═══ SOURCE RECORDS ═══
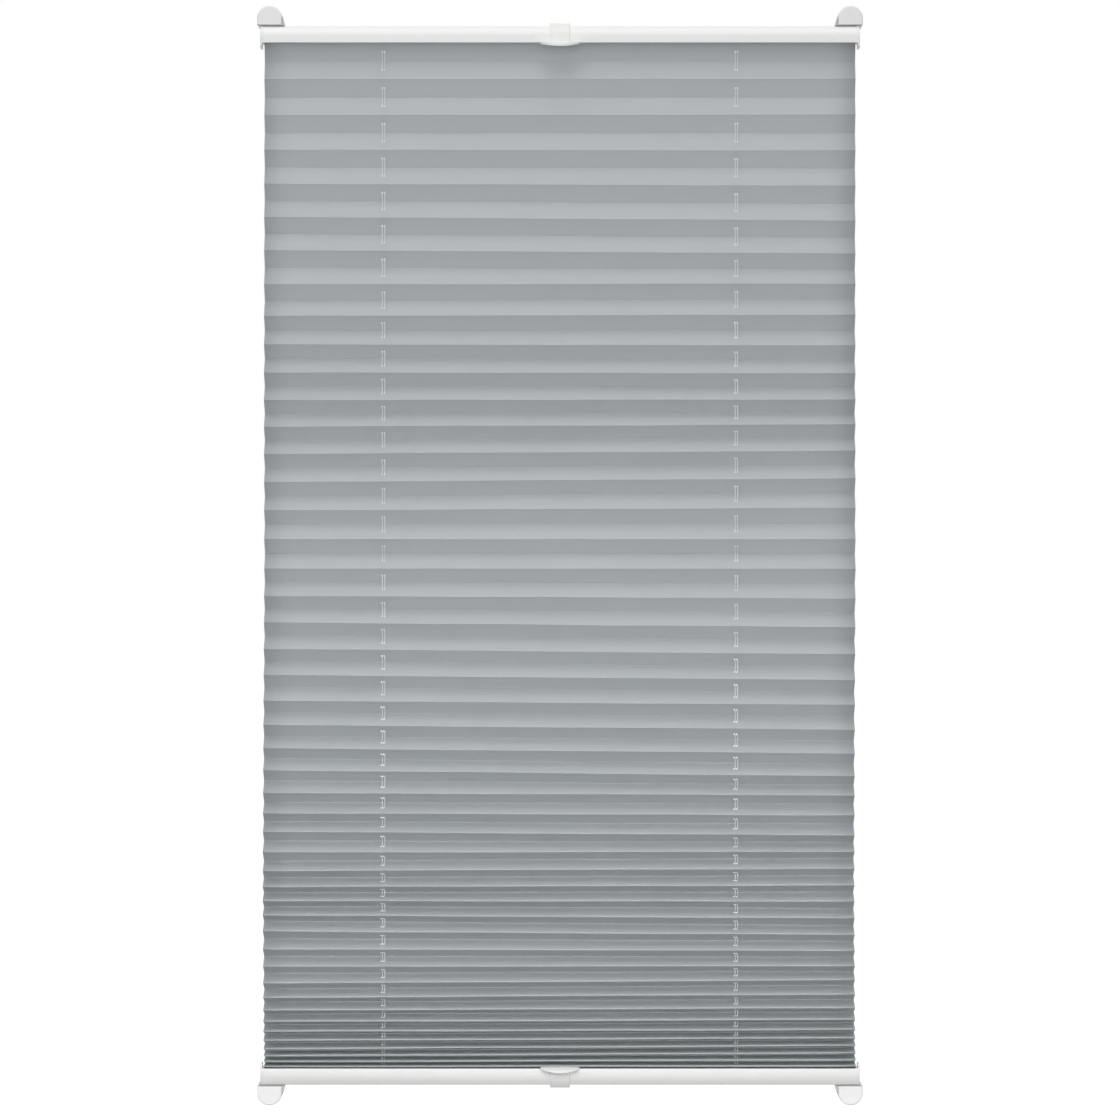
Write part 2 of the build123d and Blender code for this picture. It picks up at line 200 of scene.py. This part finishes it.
# Moulded plastic: a fine spark-eroded grain, slow flow marks from the gate, and scuffs that are a little glossier.
def makeMoulded(name, colour, roughness, grainScale, grainDepth, softness=0.04, contrast=0.04):
    f = Finish(name, Subsurface_Weight=softness, Subsurface_Scale=0.002, Specular_IOR_Level=0.45)
    where = f.place()
    grain = f.noise(where, grainScale, 3.0, 0.6)
    pits = f.add("TexVoronoi", {"feature": "F1"}, {"Vector": where, "Scale": grainScale * 0.6})
    flow = f.noise(f.place((1, 1, 0.35), (0.3, 0.2, 0.4)), 90, 3.0, 0.55)
    scuff = f.add("ValToRGB", {"stops": ((0.62, 0.0), (0.74, 1.0))}, {"Fac": f.noise(where, 210, 5.0, 0.65)})
    f.surface(
        Base_Color=f.mixed(flow * 0.6 + grain * 0.4, tinted(colour, 1 - contrast), tinted(colour, 1 + contrast)),
        Roughness=roughness + (grain - 0.5) * 0.14 - scuff * 0.07,
        Normal=f.bump(grain * 0.6 + pits * 0.4, grainDepth, 0.7),
    )
    return f


millFinish = {
    "dark": (0.60, 0.61, 0.62),
    "pale": (0.80, 0.81, 0.82),
    "lineScale": (4, 2600, 2600),  # along the bar, where the lines are long, and across it
    "lineDepth": 0.000006,
    "stainScale": (12, 60, 60),
}


# Mill finish aluminium: drawn lines along the bar, a cool grey with stains, and gloss that follows the lines.
def makeMillFinish():
    f = Finish("millAluminium", Metallic=1.0)
    lines = f.noise(f.place(millFinish["lineScale"]), 1.0, 4.0, 0.7)
    stains = f.noise(f.place(millFinish["stainScale"]), 1.5, 4.0)
    f.surface(
        Base_Color=f.mixed(lines * 0.5 + stains * 0.5, tinted(millFinish["dark"]), tinted(millFinish["pale"])),
        Roughness=0.34 + lines * 0.16 + stains * 0.08,
        Normal=f.bump(lines, millFinish["lineDepth"], 0.6),
    )
    return f


crepe = {
    "thread": 0.00030,  # threads' spacing across and along the cloth
    "wander": 0.00022,  # how far a thread strays from its line
    "wanderScale": 700,
    "colour": (0.575, 0.593, 0.60),
    # painted shade: the darker colour painted in the gaps between the threads
    "gap": (0.43, 0.448, 0.457),  # between the threads
    "slubScale": (70, 2300, 1),  # of thick places in the weft, across the cloth and along it
    "warpSlubScale": (2600, 45, 1),
    "cloudScale": 9,
    "bumpDepth": 0.00003,
    "through": (0.85, 0.875, 0.89),  # colour of the light that the threads let through
    "sheer": 0.38,  # share of light that goes through instead of back
}


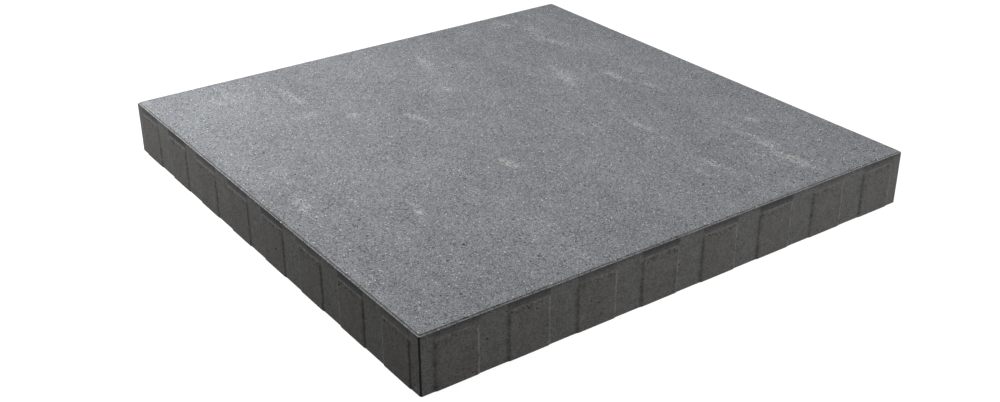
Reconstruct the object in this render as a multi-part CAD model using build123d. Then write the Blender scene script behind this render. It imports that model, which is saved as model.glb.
═══
Extract each line from the listing above, please, and repeat it exactly.

### REPLY TO THE TASK:
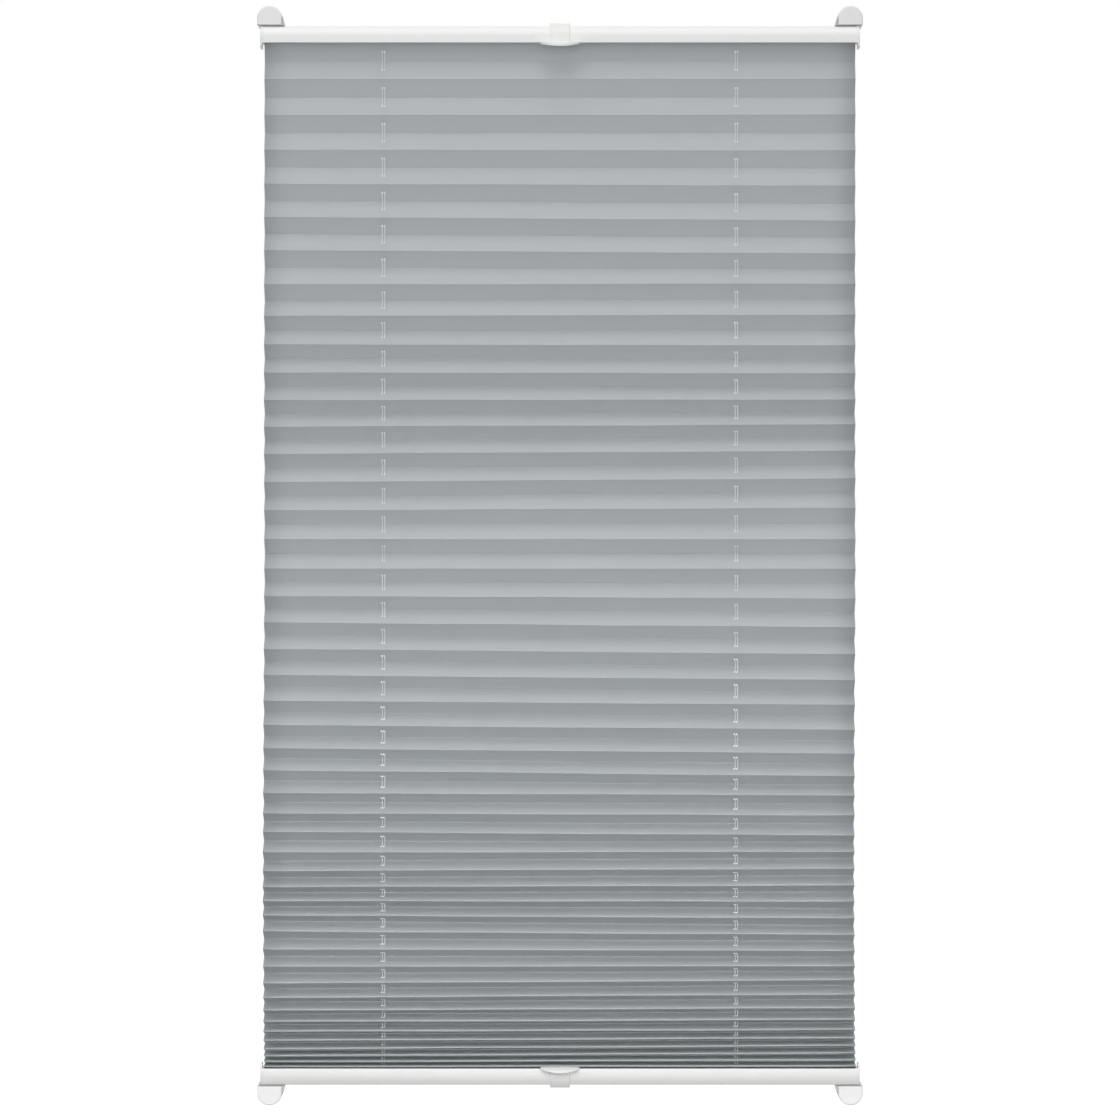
Write part 2 of the build123d and Blender code for this picture. It picks up at line 200 of scene.py. This part finishes it.
# Moulded plastic: a fine spark-eroded grain, slow flow marks from the gate, and scuffs that are a little glossier.
def makeMoulded(name, colour, roughness, grainScale, grainDepth, softness=0.04, contrast=0.04):
    f = Finish(name, Subsurface_Weight=softness, Subsurface_Scale=0.002, Specular_IOR_Level=0.45)
    where = f.place()
    grain = f.noise(where, grainScale, 3.0, 0.6)
    pits = f.add("TexVoronoi", {"feature": "F1"}, {"Vector": where, "Scale": grainScale * 0.6})
    flow = f.noise(f.place((1, 1, 0.35), (0.3, 0.2, 0.4)), 90, 3.0, 0.55)
    scuff = f.add("ValToRGB", {"stops": ((0.62, 0.0), (0.74, 1.0))}, {"Fac": f.noise(where, 210, 5.0, 0.65)})
    f.surface(
        Base_Color=f.mixed(flow * 0.6 + grain * 0.4, tinted(colour, 1 - contrast), tinted(colour, 1 + contrast)),
        Roughness=roughness + (grain - 0.5) * 0.14 - scuff * 0.07,
        Normal=f.bump(grain * 0.6 + pits * 0.4, grainDepth, 0.7),
    )
    return f


millFinish = {
    "dark": (0.60, 0.61, 0.62),
    "pale": (0.80, 0.81, 0.82),
    "lineScale": (4, 2600, 2600),  # along the bar, where the lines are long, and across it
    "lineDepth": 0.000006,
    "stainScale": (12, 60, 60),
}


# Mill finish aluminium: drawn lines along the bar, a cool grey with stains, and gloss that follows the lines.
def makeMillFinish():
    f = Finish("millAluminium", Metallic=1.0)
    lines = f.noise(f.place(millFinish["lineScale"]), 1.0, 4.0, 0.7)
    stains = f.noise(f.place(millFinish["stainScale"]), 1.5, 4.0)
    f.surface(
        Base_Color=f.mixed(lines * 0.5 + stains * 0.5, tinted(millFinish["dark"]), tinted(millFinish["pale"])),
        Roughness=0.34 + lines * 0.16 + stains * 0.08,
        Normal=f.bump(lines, millFinish["lineDepth"], 0.6),
    )
    return f


crepe = {
    "thread": 0.00030,  # threads' spacing across and along the cloth
    "wander": 0.00022,  # how far a thread strays from its line
    "wanderScale": 700,
    "colour": (0.575, 0.593, 0.60),
    # painted shade: the darker colour painted in the gaps between the threads
    "gap": (0.43, 0.448, 0.457),  # between the threads
    "slubScale": (70, 2300, 1),  # of thick places in the weft, across the cloth and along it
    "warpSlubScale": (2600, 45, 1),
    "cloudScale": 9,
    "bumpDepth": 0.00003,
    "through": (0.85, 0.875, 0.89),  # colour of the light that the threads let through
    "sheer": 0.38,  # share of light that goes through instead of back
}


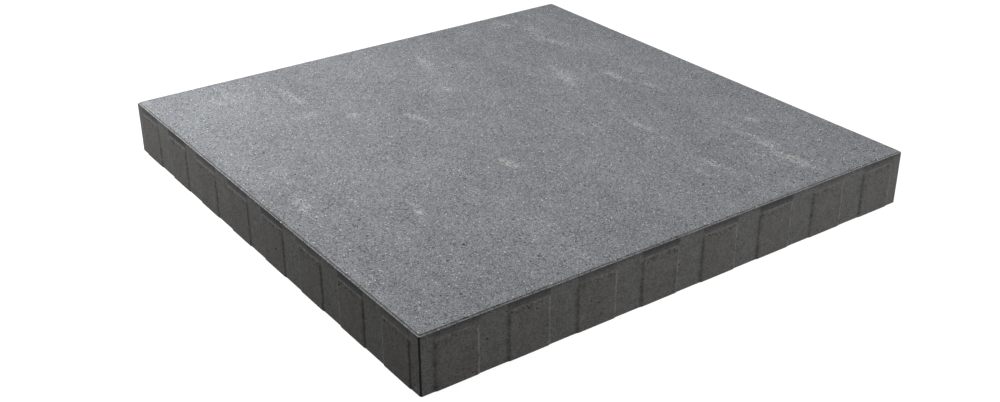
Reconstruct the object in this render as a multi-part CAD model using build123d. Then write the Blender scene script behind this render. It imports that model, which is saved as model.glb.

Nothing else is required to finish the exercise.